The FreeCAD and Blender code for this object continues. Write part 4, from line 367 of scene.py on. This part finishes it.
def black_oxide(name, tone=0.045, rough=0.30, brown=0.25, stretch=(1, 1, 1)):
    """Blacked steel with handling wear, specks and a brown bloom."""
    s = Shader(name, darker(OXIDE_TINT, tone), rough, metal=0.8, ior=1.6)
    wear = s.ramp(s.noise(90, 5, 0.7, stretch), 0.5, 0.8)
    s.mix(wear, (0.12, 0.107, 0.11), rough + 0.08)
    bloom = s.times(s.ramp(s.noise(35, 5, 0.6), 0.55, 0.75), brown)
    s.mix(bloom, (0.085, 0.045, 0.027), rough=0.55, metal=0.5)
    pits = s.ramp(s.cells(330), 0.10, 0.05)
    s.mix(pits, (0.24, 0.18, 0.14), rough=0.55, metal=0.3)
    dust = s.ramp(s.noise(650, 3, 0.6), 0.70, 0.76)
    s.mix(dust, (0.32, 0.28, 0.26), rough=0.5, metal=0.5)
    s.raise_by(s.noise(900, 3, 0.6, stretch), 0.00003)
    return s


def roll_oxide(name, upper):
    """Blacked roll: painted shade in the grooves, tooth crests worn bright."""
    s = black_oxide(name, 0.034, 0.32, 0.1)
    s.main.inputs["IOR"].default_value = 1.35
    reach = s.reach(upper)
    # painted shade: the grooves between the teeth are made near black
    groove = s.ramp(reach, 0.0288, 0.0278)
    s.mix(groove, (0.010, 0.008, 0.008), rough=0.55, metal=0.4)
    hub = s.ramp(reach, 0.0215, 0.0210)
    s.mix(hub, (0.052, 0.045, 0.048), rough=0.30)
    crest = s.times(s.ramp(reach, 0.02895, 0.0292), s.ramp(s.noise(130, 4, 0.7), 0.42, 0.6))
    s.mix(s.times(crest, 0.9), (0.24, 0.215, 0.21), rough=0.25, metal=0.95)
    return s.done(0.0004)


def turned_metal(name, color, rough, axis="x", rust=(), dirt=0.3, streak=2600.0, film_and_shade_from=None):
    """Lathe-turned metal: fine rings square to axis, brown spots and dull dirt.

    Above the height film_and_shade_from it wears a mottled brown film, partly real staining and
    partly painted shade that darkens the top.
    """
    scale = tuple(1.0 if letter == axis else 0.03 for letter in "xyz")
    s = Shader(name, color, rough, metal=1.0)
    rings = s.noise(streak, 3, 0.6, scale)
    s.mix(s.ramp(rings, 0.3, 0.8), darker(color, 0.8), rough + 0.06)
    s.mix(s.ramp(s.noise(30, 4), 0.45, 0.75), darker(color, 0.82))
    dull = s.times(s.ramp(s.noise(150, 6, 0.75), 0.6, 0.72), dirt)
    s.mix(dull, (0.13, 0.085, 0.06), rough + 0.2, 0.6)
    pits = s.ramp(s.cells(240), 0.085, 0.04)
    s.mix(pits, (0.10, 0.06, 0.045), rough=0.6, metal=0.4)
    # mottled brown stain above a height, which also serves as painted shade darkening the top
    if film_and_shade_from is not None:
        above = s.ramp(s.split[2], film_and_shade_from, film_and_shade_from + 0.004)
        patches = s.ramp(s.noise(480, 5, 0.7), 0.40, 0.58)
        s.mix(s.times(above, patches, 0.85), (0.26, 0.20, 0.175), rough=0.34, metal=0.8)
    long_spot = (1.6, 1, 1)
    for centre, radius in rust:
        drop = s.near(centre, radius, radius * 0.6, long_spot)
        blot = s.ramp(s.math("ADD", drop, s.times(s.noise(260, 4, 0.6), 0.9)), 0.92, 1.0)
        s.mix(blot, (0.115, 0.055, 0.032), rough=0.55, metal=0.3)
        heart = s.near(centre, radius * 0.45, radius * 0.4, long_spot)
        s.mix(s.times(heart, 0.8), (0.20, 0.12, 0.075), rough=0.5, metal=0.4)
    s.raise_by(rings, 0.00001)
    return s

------

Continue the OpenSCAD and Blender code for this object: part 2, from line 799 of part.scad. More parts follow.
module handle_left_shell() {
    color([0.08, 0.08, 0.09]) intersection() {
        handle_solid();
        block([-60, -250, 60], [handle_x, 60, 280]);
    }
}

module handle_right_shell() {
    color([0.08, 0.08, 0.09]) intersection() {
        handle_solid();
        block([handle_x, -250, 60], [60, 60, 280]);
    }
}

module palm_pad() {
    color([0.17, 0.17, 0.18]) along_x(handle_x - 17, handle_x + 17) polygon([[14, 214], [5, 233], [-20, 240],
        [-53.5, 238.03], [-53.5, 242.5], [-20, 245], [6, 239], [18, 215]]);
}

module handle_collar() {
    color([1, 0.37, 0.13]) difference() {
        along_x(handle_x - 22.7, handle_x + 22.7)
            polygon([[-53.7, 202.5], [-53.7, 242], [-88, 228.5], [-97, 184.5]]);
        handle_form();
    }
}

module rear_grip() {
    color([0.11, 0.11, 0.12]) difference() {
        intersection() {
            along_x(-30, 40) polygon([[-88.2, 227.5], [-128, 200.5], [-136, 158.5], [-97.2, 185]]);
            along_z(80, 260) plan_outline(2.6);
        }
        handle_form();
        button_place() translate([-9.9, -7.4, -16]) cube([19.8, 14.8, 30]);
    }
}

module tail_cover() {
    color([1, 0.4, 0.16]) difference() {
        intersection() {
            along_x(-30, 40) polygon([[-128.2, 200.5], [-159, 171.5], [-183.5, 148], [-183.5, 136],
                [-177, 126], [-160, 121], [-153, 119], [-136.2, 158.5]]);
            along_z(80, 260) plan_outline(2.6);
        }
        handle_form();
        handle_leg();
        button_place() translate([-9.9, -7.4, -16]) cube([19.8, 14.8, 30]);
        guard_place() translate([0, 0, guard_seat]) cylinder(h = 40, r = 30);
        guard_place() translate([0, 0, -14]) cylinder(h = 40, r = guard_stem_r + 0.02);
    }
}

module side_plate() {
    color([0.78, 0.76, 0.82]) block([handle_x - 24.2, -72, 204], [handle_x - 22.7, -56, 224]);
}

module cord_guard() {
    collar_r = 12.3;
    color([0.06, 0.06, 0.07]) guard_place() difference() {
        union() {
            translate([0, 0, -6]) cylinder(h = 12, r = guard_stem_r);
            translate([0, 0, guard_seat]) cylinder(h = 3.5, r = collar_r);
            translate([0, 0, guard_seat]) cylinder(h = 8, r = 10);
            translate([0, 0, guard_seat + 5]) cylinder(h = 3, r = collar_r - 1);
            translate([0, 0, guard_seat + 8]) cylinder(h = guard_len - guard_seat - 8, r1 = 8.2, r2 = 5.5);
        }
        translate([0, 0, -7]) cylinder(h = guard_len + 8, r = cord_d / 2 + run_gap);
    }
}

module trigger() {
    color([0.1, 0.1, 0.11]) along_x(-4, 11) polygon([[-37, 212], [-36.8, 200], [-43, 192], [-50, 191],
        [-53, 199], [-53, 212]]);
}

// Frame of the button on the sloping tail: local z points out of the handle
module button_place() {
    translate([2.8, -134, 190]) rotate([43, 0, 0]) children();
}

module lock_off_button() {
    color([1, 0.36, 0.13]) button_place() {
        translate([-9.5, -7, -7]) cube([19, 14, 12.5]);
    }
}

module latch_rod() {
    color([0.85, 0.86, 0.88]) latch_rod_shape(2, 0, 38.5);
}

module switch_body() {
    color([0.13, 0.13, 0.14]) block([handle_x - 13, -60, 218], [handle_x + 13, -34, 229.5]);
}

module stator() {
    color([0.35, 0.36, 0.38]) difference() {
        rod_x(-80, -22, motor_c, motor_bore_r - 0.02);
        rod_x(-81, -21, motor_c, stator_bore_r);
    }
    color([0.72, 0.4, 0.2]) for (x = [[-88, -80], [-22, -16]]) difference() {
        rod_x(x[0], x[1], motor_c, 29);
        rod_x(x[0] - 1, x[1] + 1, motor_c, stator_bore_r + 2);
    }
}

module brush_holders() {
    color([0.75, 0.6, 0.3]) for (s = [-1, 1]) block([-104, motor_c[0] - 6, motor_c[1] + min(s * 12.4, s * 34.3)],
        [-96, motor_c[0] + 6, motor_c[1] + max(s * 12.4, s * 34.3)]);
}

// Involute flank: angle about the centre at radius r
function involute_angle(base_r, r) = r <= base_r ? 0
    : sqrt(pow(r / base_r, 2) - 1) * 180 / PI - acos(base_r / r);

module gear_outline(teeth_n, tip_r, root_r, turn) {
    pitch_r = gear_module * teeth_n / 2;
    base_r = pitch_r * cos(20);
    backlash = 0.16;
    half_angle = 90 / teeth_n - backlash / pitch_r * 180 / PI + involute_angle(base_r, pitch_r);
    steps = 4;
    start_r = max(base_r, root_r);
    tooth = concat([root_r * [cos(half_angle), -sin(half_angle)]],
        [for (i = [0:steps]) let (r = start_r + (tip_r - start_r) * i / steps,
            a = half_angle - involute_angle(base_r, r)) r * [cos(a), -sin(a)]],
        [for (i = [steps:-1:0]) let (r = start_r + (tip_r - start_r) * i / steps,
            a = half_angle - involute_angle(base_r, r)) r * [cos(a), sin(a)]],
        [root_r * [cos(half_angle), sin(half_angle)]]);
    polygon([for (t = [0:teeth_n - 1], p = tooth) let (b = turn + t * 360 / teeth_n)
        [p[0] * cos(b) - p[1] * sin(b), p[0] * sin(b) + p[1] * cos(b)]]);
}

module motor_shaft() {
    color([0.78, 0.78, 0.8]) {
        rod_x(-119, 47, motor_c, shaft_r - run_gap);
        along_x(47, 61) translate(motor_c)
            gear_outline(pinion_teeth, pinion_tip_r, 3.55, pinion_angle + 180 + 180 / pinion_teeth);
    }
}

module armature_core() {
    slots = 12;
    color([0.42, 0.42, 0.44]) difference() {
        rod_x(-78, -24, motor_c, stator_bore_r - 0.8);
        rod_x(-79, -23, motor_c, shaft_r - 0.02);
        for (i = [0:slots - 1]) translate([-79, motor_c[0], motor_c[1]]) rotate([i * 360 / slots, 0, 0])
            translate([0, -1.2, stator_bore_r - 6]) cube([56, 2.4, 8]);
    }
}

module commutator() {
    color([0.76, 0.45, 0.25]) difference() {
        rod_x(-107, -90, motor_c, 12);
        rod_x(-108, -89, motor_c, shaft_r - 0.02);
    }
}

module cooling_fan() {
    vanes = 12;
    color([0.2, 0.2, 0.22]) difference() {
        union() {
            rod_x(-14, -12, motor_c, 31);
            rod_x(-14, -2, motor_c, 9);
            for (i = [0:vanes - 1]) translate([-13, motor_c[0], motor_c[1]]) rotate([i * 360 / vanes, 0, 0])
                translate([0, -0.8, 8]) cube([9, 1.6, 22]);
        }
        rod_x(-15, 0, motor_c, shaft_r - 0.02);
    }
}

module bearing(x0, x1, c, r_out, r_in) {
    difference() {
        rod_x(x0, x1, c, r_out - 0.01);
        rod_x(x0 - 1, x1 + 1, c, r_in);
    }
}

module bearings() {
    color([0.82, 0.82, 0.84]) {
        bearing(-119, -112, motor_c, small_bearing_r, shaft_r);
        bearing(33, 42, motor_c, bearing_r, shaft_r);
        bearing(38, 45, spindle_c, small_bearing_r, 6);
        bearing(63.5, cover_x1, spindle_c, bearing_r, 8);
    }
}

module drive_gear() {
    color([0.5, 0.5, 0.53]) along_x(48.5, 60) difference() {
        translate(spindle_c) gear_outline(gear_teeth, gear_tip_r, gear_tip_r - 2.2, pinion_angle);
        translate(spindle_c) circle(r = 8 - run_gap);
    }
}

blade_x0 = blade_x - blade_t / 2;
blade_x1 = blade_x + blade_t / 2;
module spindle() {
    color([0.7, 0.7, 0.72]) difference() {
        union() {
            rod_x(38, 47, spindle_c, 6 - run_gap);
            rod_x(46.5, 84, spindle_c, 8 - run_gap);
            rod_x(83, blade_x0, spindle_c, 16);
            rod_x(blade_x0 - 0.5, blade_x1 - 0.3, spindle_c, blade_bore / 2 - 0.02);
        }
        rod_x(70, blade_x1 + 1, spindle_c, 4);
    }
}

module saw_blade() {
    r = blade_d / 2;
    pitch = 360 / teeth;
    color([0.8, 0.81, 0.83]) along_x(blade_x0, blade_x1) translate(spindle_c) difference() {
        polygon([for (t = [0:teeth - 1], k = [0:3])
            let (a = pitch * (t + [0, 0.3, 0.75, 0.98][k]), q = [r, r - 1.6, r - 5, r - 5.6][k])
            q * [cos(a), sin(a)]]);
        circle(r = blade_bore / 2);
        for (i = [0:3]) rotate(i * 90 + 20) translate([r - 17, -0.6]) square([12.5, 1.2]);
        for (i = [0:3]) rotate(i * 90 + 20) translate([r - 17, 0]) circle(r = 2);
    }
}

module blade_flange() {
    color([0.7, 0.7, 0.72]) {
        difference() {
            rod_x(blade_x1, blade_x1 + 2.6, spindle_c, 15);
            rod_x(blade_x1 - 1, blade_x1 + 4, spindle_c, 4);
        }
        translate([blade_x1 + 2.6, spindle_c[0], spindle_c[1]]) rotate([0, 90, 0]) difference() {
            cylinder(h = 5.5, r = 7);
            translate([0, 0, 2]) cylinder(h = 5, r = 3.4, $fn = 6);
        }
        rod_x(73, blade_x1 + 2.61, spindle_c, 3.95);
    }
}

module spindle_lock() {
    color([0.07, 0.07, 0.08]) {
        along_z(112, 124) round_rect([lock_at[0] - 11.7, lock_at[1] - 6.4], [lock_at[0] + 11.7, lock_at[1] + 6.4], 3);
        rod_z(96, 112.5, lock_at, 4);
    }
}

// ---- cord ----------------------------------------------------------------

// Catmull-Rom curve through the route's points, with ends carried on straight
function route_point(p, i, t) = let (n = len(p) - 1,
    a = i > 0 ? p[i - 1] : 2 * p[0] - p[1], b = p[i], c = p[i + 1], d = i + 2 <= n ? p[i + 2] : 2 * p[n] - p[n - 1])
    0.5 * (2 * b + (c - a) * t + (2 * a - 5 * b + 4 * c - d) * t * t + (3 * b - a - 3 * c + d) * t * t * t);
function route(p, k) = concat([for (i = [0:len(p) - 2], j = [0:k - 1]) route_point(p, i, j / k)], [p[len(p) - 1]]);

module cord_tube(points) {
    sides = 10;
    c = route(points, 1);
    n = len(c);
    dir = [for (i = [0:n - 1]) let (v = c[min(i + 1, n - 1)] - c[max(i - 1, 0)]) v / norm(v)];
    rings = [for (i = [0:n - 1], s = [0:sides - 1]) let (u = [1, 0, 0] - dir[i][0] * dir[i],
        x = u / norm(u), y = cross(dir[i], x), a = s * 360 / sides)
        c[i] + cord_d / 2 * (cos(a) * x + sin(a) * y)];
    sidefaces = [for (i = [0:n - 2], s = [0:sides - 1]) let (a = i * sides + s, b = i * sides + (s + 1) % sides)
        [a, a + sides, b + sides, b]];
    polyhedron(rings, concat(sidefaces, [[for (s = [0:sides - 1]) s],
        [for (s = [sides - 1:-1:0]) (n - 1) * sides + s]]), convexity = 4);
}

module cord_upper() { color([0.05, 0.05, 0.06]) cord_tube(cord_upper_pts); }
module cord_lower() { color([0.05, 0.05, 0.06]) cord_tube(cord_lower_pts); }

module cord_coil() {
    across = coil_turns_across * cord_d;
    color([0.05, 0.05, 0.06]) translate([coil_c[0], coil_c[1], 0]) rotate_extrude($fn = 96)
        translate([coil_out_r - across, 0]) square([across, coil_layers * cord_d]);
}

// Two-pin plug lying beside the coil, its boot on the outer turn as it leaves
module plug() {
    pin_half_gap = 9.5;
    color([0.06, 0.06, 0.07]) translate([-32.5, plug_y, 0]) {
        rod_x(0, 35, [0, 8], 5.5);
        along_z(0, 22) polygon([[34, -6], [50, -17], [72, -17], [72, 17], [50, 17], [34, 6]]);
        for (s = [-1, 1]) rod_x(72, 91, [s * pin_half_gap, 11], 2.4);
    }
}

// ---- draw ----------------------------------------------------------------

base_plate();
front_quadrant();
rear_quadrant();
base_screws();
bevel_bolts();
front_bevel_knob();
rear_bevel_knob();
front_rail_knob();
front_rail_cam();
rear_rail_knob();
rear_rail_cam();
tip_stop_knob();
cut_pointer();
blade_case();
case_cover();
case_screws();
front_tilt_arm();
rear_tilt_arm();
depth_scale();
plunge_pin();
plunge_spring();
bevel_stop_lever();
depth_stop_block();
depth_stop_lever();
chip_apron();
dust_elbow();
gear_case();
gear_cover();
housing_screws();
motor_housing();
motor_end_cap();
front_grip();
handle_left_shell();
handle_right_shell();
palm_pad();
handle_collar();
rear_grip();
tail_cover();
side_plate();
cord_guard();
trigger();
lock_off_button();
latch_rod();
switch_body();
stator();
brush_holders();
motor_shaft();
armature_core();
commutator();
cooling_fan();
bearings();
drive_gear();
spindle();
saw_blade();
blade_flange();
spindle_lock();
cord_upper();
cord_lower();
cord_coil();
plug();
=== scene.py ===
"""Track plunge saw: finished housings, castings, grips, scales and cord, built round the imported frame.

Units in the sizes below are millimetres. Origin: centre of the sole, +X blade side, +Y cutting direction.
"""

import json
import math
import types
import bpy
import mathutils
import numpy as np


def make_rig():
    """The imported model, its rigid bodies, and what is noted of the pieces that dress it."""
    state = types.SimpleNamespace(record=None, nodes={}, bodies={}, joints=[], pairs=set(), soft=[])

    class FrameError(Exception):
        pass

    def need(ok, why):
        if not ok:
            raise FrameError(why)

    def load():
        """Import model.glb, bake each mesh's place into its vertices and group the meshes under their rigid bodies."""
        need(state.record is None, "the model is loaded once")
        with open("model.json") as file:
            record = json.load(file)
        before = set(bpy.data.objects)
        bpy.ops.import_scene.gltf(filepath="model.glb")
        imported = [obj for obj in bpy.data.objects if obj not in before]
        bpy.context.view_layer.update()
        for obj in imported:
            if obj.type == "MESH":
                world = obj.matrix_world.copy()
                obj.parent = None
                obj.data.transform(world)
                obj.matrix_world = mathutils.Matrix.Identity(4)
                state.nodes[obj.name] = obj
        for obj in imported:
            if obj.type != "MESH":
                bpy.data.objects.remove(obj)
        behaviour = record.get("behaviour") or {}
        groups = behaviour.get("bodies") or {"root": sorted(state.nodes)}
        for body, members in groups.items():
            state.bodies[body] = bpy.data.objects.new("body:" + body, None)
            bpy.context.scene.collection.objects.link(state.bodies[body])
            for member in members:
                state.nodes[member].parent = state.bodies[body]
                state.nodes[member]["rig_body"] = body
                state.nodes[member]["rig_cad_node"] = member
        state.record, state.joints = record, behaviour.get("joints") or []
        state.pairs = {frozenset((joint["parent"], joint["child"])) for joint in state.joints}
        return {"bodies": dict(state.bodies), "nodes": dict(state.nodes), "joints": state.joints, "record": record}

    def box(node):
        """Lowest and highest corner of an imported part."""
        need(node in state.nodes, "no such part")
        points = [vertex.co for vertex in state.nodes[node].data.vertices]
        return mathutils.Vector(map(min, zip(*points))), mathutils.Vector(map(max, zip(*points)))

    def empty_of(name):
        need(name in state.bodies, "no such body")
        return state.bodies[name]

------

**WHAT TO WORK ON:** Extract only the lines from the line with "handle_collar();" through the line with "before = set(bpy.data.objects)", keeping both end lines exactly as they are.

**COMPLETED TASK:**
handle_collar();
rear_grip();
tail_cover();
side_plate();
cord_guard();
trigger();
lock_off_button();
latch_rod();
switch_body();
stator();
brush_holders();
motor_shaft();
armature_core();
commutator();
cooling_fan();
bearings();
drive_gear();
spindle();
saw_blade();
blade_flange();
spindle_lock();
cord_upper();
cord_lower();
cord_coil();
plug();
=== scene.py ===
"""Track plunge saw: finished housings, castings, grips, scales and cord, built round the imported frame.

Units in the sizes below are millimetres. Origin: centre of the sole, +X blade side, +Y cutting direction.
"""

import json
import math
import types
import bpy
import mathutils
import numpy as np


def make_rig():
    """The imported model, its rigid bodies, and what is noted of the pieces that dress it."""
    state = types.SimpleNamespace(record=None, nodes={}, bodies={}, joints=[], pairs=set(), soft=[])

    class FrameError(Exception):
        pass

    def need(ok, why):
        if not ok:
            raise FrameError(why)

    def load():
        """Import model.glb, bake each mesh's place into its vertices and group the meshes under their rigid bodies."""
        need(state.record is None, "the model is loaded once")
        with open("model.json") as file:
            record = json.load(file)
        before = set(bpy.data.objects)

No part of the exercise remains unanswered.